Two asymmetries in the pgjsonb writer functions cause database failures to be either propagated to callers that do not expect them or dropped without enough context.

returner(ret) only catches salt.exceptions.SaltMasterError, which _get_serv raises on psycopg2.OperationalError during connect. A psycopg2.DatabaseError during the actual cur.execute(...) into salt_returns (foreign-key violation, NOT NULL violation, deadlock, DataError) propagates to the caller. The publish path in master.py:_prep_pub is wrapped in except Exception → log.critical, so it absorbs the error. But the syndic-aggregate path at master.py:1699-1701 is not wrapped:

if load.get("load") and self.opts["master_job_cache"]:
    fstr = "{}.save_load".format(self.opts["master_job_cache"])
    self.mminion.returners[fstr](load["jid"], load["load"])  # unhandled

So a single bad row in syndic aggregation can escape into a master subprocess.

event_return(events) has no local error handling at all. The event-bus caller in EventReturn._flush_event_single already wraps it in except Exception → log.error, which keeps the master alive, but the entire event_queue is dropped on any failure with no local context — operators see a generic stacktrace and no indication of how many events were lost.

There is a smaller leftover too: event_return passes the events list as the positional ret argument to _get_serv(events, commit=True). The ret parameter is meant to be the return-dict of one returner call (a dict carrying optional ret_config / ret_kwargs); passing a list happens to behave like ret=None because salt.returners.get_returner_options does in checks that are permissive on a list, but it is misleading copy-paste from returner(ret).

Setup

  • on-prem machine
  • classic packaging
  • onedir packaging

Any deployment using master_job_cache: pgjsonb or event_return: pgjsonb.

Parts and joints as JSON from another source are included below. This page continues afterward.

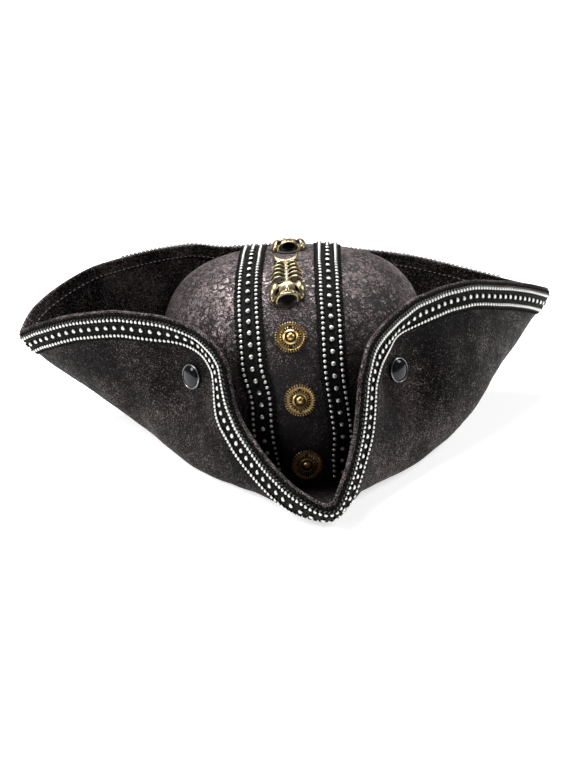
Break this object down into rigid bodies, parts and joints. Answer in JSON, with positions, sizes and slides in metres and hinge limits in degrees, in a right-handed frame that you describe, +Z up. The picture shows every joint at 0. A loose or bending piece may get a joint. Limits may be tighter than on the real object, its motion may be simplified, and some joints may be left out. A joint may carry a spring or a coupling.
{
  "type": "tricorn hat",
  "caption": "Leather tricorn hat with a domed crown, a turned-up three-cornered brim, beaded woven trim, toothed buttons and fishbone charms.",
  "frame": {"origin": "middle of the hat's footprint, at the height of the flat ring that the hat rests on", "axes": "+X towards the wearer's left side, +Y towards the back of the hat, +Z up; the spout of the brim points to -Y"},
  "size_m": [0.38, 0.3012, 0.1345],
  "materials": {
    "crown_leather": "crackled, slightly metallic grey-brown",
    "brim_leather": "fine-grained charcoal, satin",
    "woven_ribbon": "black woven braid with silver beads and studs",
    "antique_brass": "antiqued, dark in the hollows",
    "black_enamel": "glossy black"
  },
  "bodies": {
    "root": {"crown": "crown_leather", "brim": "brim_leather", "brim_trim": "woven_ribbon", "crown_band_left": "woven_ribbon", "crown_band_right": "woven_ribbon", "button_upper": "antique_brass", "button_middle": "antique_brass", "button_lower": "antique_brass", "fish_front": "antique_brass", "fish_rear": "antique_brass", "snap_left": "black_enamel", "snap_right": "black_enamel"}
  },
  "joints": []
}
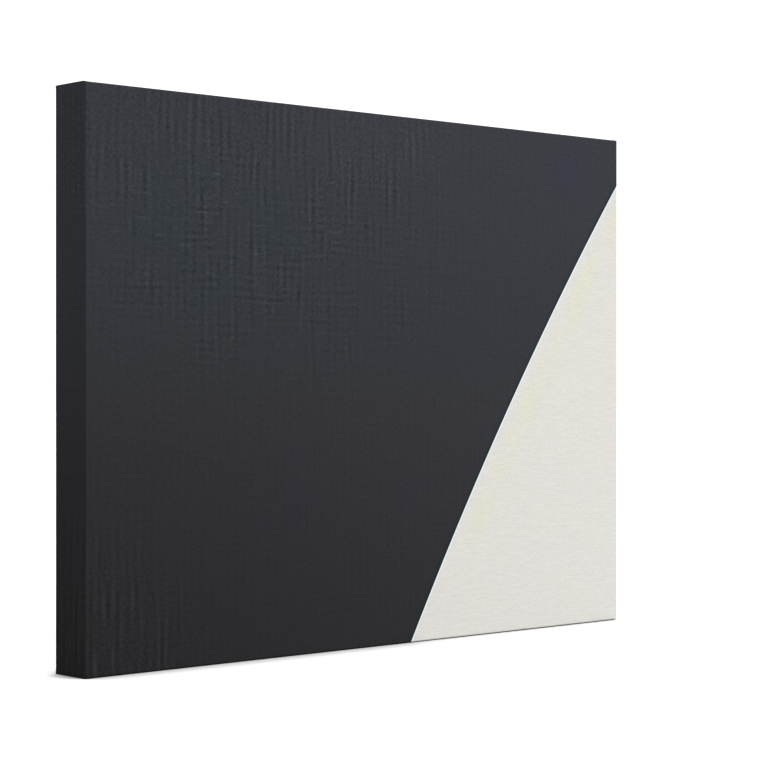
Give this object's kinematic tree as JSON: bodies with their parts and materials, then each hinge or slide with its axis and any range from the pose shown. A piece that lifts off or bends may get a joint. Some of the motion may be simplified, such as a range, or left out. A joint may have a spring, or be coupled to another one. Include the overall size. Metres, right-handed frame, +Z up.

Steps to Reproduce the behavior

For the syndic path:

  1. Set master_job_cache: pgjsonb and run a master in syndic mode.
  2. Have a syndic publish a return whose row would violate a constraint on salt_returns (e.g. wrong encoding in return, oversized id).
  3. The psycopg2.DataError raised by cur.execute propagates out of pgjsonb.returner, through salt-master's syndic-handler, with no log line that names the offending jid/id.

For the events path:

  1. Set event_return: pgjsonb and event_return_queue: 5000.
  2. During a flush, raise any DatabaseError (e.g. take down salt_events's primary key with a manual schema change).
  3. All 5000 buffered events are dropped; the only log line is the generic Could not store events - returner '...' raised exception: ... from EventReturn.

Expected behavior

  • A psycopg2.DatabaseError during cur.execute should not propagate out of pgjsonb.returner regardless of which call path used it.
  • Each drop should be logged with enough context to correlate it to the lost payload — jid/id for returns, batch size for events.
  • event_return should not pretend its events list is a return-dict.

Additional context

The accompanying PR adds a psycopg2.DatabaseError catch to both functions that logs through log.exception (so the traceback is preserved) and tightens the existing SaltMasterError messages to include the same context. While there it also drops event_return's misleading positional events argument to _get_serv. Four behavioural unit tests cover both error paths and the corrected event_return happy path (none existed before).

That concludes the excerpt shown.